The real delusion in this story is that German is a language. From what I've heard, take three Germans from different regions, all speaking their mother tongue and they'll have just as much trouble understanding each other as three Spaniards from diverse parts of Spain†. But while the Spaniards will be well aware that one of them is speaking Galician, one Castellan and another Catalonian, each German is convinced that he's speaking German and that the others are speaking German in a weird way. Spaniards will likely speak Castellan, if not as their first then as their second language. Germans will all be familiar with a standard German but not really identify it as a distinct language from their own. Same story in Italy.
†: Assuming none of the Spaniards in the example are Basque.
germany has about 4-5 truly difficult dialects I'd say. (being an native speaker) I could understand every dialect after being immersed for a couple of hours except for bavarian tho 😅
there are a lot more local accents and dialects but Sächsisch, Pfälzerisch & Bayrisch are the ones that are really difficult to understand even for german natives from other areas. Hessisch partially as well. These are all bound to their local areas.
I'm speaking Hochdeutsch ("plain german" which should be the german y'all are learning in school) but there is also Plattdeutsch (spoken mostly in the north) which is it's own language that is on it's way to extinction.

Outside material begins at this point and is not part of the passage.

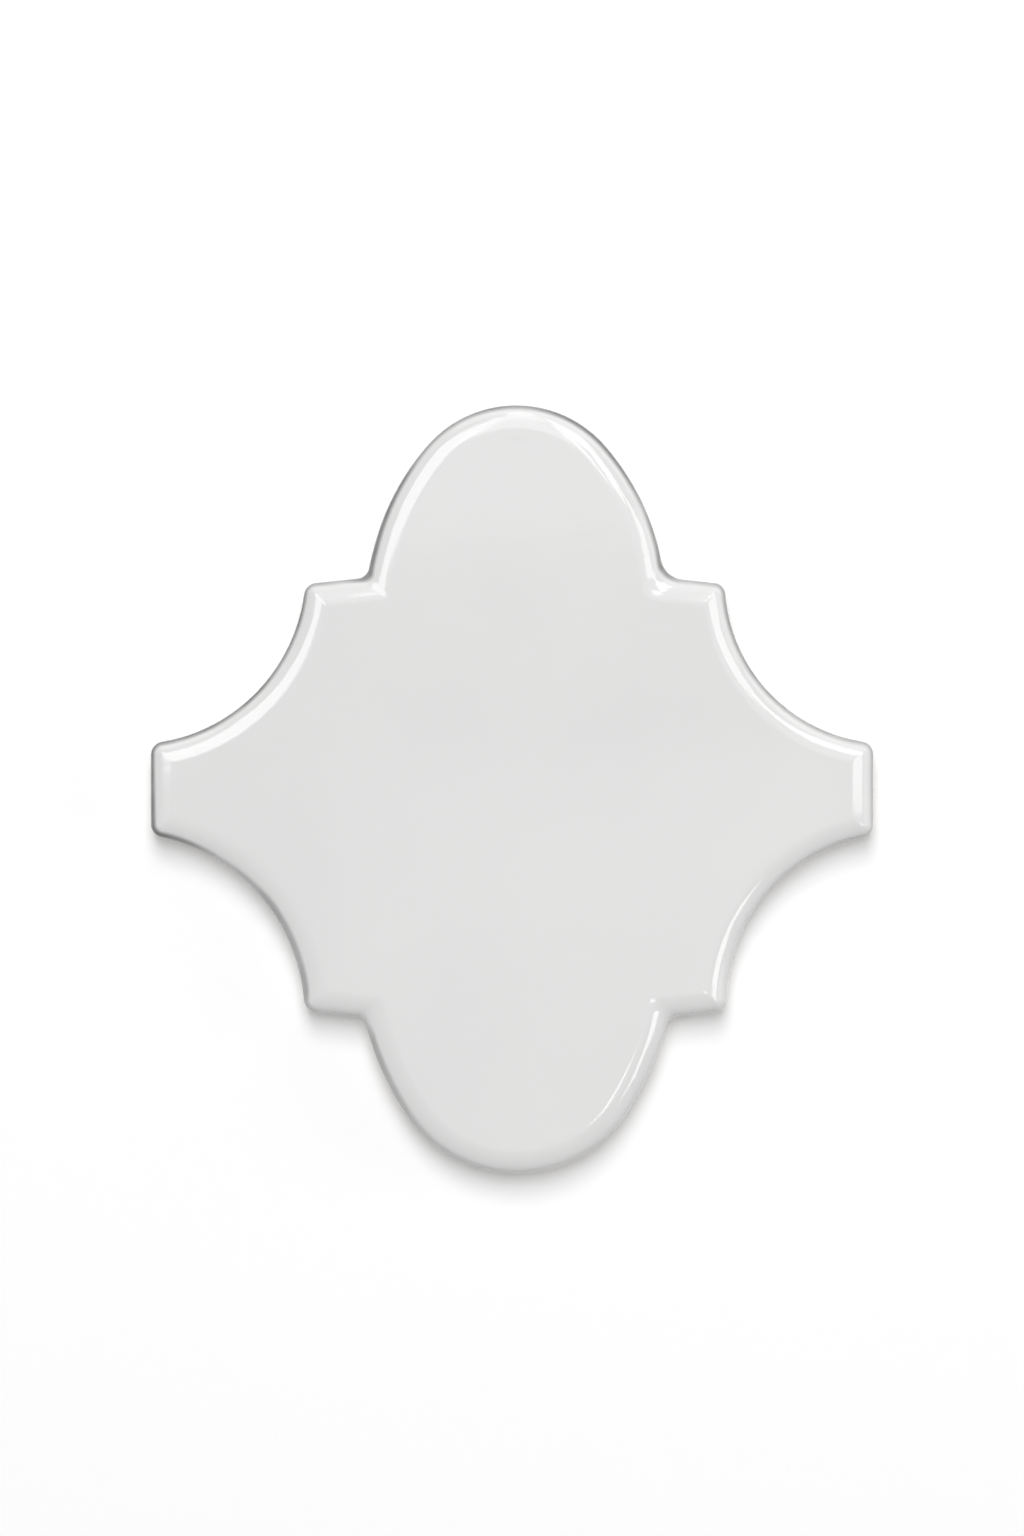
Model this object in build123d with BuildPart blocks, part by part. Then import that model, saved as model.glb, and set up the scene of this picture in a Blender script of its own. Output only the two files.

hochdeutsch actually refers to the "higher altitude" dialects from the south like bavarian, saxon or swabian...
you actually mean standarddeutsch
No idea, if that's a regional thing that "Hochdeutsch" primarily means Southern German to you, but here in South Germany, I doubt anyone would be aware of your definition and everyone understands "Hochdeutsch" to mean "Standard High German".
My dictionary does list the Southern German meaning, but it's listed as the secondary meaning.